Congress deserves scorn for delegating its legislative powers to executive branch agencies, which promulgate regulations with the same force of law as Acts of Congress. A “New Civil Liberties Alliance” report on the growth of “administrative law,” based on regulations imposed and enforced by executive branch agencies, concludes that “Americans accused of violations are now ten times more likely to be tried by an unelected bureaucrat than by a federal judge.” Indeed, the constitutional lines separating the three branches of government are almost nonexistent.
In a recently published posthumous memoir, “American Amnesia,” Helen Krieble writes about the founders’ vision of a system of “checks and balances,” with the three branches having “carefully divided responsibilities… Congress legislates, the President administers, and the courts provide independent judgment in contested cases. But the federal system no longer works that way. Today, the executive branch not only administers, but also makes laws, and sits in judgement. The courts not only sit in judgment, but also make laws, and enforce their judgments. Meanwhile, Congress has delegated most of its legislative authority to executive branch agencies.”
Bernhardt goes into even more detail, not only about Congress ceding its legislative authority to unelected officials, but about a similar phenomenon most writers have ignored. That is, the judicial branch doing the same thing. He argues that the “administrative state” has become all powerful because both other branches have delegated much of their constitutional responsibility to the executive branch.
It is easy to understand why politicians create regulatory agencies – to avoid voting on unpopular policies. My own view is that a vast number of federal rules and regulations would not exist if politicians had to vote on them. Elected officials at least occasionally have to walk down Main Street and face voters whose lives are affected by the laws they make. Civil service bureaucrats do not, so Congress sets up agencies like the EPA and says, in essence, “we want to stop pollution, now you decide how to do that.” They pass vague laws and leave the specifics to agency employees. Then, when such agencies decide to shut down domestic energy, ban gas stoves and air conditioners, and destroy entire industries like timber and coal, congressmen can tell their angry constituents, “I am outraged, too, and I’ve introduced a bill to stop that.” Bills they know will never see the light of day but provide “plausible deniability.”
Supreme Court justices are marginally more insulated from public opinion, but not immune to it, and have also tried to insulate themselves from unpopular rules. The landmark 1984 case Chevron v Natural Resources Defense Council established a highly controversial precedent that courts should defer to executive agencies in interpreting these vague laws. The ruling said, “Sometimes the legislative delegation to an agency on a particular question is implicit rather than explicit… Federal judges, who have no constituency, have a duty to respect legitimate policy choices made by those who do.”

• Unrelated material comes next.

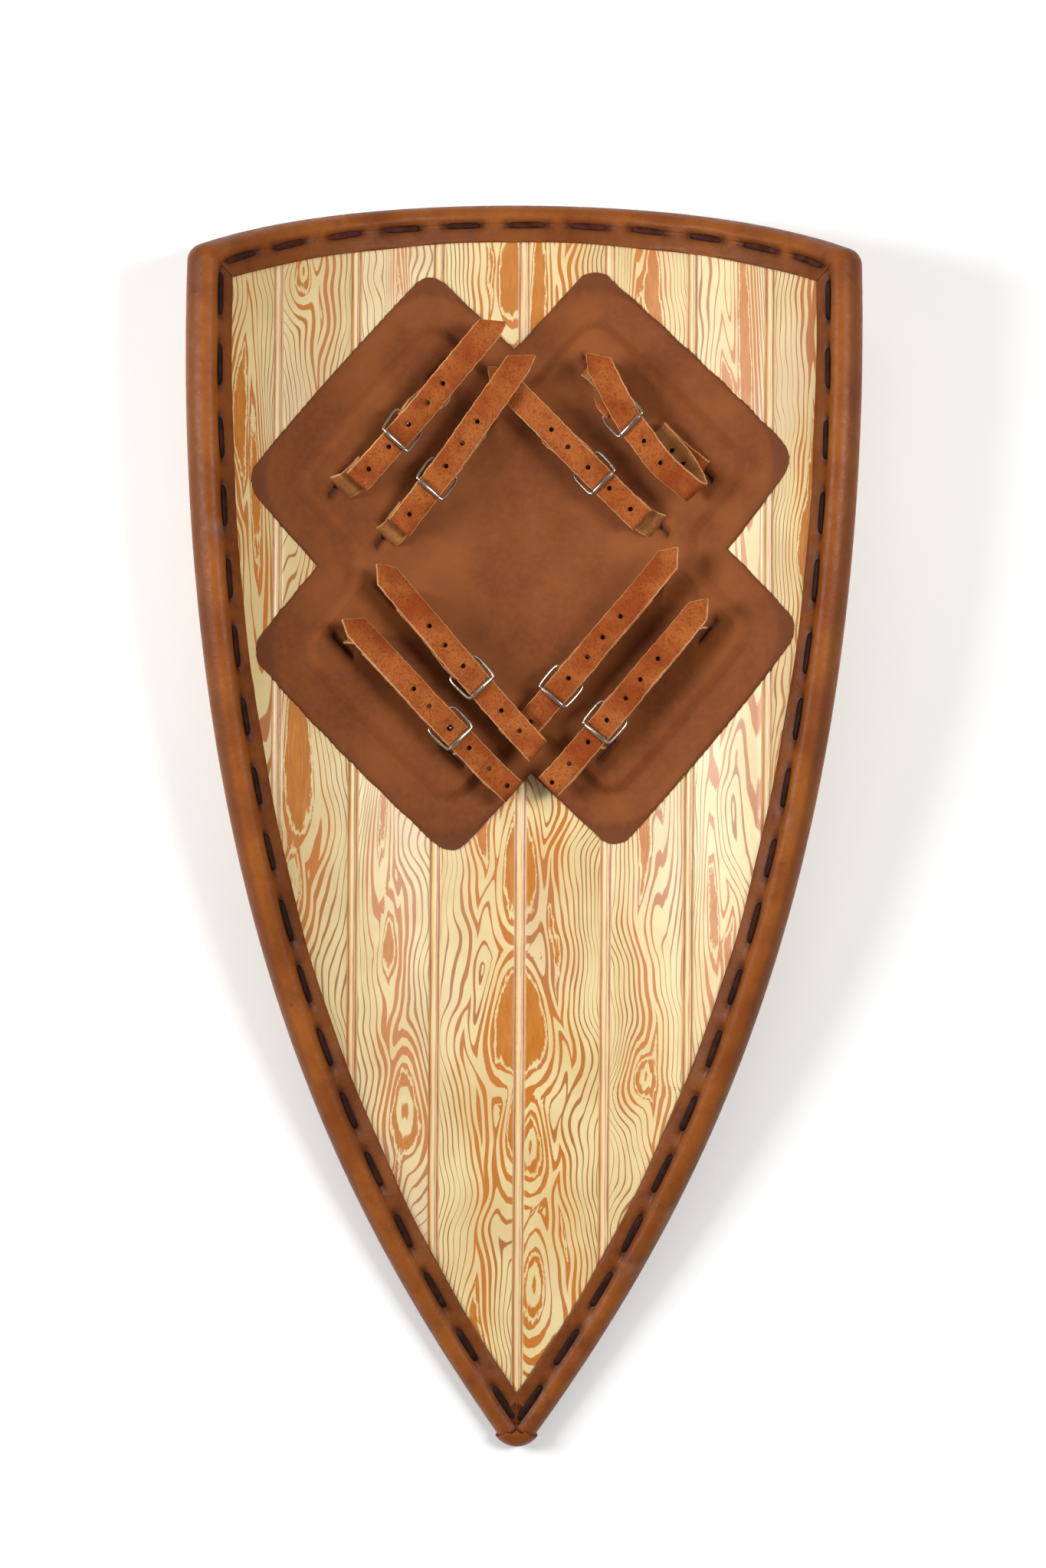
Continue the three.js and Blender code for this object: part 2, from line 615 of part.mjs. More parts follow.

Called “Chevron deference,” this doctrine has been used by the court to dodge all sorts of hot topics (it has been cited in 19,000 judicial opinions), while the power of unelected regulators has expanded into every aspect of daily life. Now, the high court has finally agreed to re-examine that precedent in a case called Loper Bright Enterprises v. Raimondo to be decided next spring. It is considered likely the court will re-establish its status as a co-equal branch of government, as understood since Marbury v Madison (1803), when Chief Justice John Marshall declared, “It is emphatically the province and duty of the judicial department to say what the law is.”
As Justice Neil Gorsuch recently wrote, Chevron deference, “permits executive bureaucracies to swallow huge amounts of core judicial and legislative power.” That’s because when courts defer to agencies’ interpretation of vague laws, they “introduce into judicial proceedings a systematic bias toward one of the parties.” In other words, the deck is stacked against anyone suing federal agencies, if the courts are already predetermined to defer to agency judgments.
Justice Clarence Thomas wrote that Chevron deference “wrests from Courts the ultimate interpretative authority ‘to say what the law is,’ and hands it over to the executive branch.” Liberal court observers, disingenuously, now take the pro-deference side of the argument. One opinion piece was headlined “New Supreme Court case seeks to make the nine justices even more powerful,” and claimed that the Court “has spent the last several years claiming the other two branches’ powers for itself.” That is precisely the problem with the whole notion of Chevron deference. Namely, that it is cited when convenient, and ignored when not.
The typical argument is explained by a frequent liberal court writer called Ian Millhiser, for instance, who says, “judges are not experts in the kind of hyper-technical questions that often come before federal agencies.” Except he and his allies are fine with ignoring the deference doctrine in cases where they agree with activist judges who set themselves up as “experts.” For instance, one judge thought he alone should decide whether a particular subspecies was still endangered, another ruled on whether a tiny isolated forest parcel in Montana was at risk of fire, and yet another on whether coal mining in one part of Wyoming would cause global warming. In those cases and dozens more, agency experts were overruled by judges’ political agendas, and Millhiser wrote nothing.
The issue before the courts should never be whether their own opinions are more valid than agency “experts.” It should simply be, what does the law say? The Court has clipped agency wings several times recently for pushing regulations not authorized by law, especially EPA. Cases invalidating EPA’s overreaching definition of “waters of the U.S.,” or its coal-killing scheme deceitfully dubbed the “clean power plan” come to mind. Now, the high court may finally be poised to end the whole notion of deference and start doing its job again.